== Data provided
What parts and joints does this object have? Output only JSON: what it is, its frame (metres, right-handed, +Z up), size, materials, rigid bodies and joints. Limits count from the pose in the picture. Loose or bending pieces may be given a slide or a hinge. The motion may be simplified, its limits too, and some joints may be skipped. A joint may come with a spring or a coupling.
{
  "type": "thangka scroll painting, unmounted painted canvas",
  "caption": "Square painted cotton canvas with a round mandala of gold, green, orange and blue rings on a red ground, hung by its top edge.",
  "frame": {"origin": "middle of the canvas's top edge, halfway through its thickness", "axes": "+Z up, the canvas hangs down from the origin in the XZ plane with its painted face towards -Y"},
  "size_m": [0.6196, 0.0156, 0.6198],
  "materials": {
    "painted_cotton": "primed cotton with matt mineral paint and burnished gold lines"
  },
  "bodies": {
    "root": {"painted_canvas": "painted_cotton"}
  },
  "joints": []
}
====
== Data provided
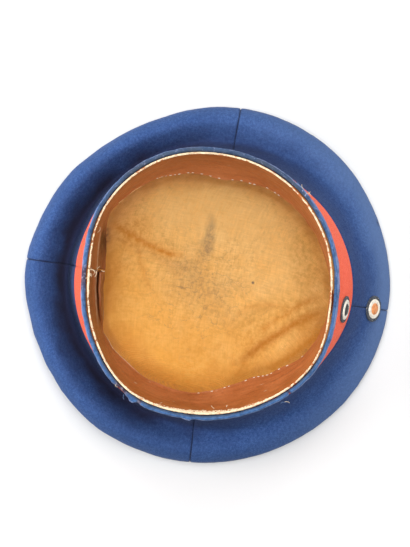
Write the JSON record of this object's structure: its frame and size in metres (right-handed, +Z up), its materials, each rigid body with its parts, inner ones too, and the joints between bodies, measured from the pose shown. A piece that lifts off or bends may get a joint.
====
== Data provided
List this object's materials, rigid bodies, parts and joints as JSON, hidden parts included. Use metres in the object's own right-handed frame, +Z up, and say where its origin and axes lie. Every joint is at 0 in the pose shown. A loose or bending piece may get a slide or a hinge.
====
* [Instructions to follow] Wherever the string "materials" appears in the entries above, list that line.

* [Worked answer]
What parts and joints does this object have? Output only JSON: what it is, its frame (metres, right-handed, +Z up), size, materials, rigid bodies and joints. Limits count from the pose in the picture. Loose or bending pieces may be given a slide or a hinge. The motion may be simplified, its limits too, and some joints may be skipped. A joint may come with a spring or a coupling.
  "materials": {
Write the JSON record of this object's structure: its frame and size in metres (right-handed, +Z up), its materials, each rigid body with its parts, inner ones too, and the joints between bodies, measured from the pose shown. A piece that lifts off or bends may get a joint.
List this object's materials, rigid bodies, parts and joints as JSON, hidden parts included. Use metres in the object's own right-handed frame, +Z up, and say where its origin and axes lie. Every joint is at 0 in the pose shown. A loose or bending piece may get a slide or a hinge.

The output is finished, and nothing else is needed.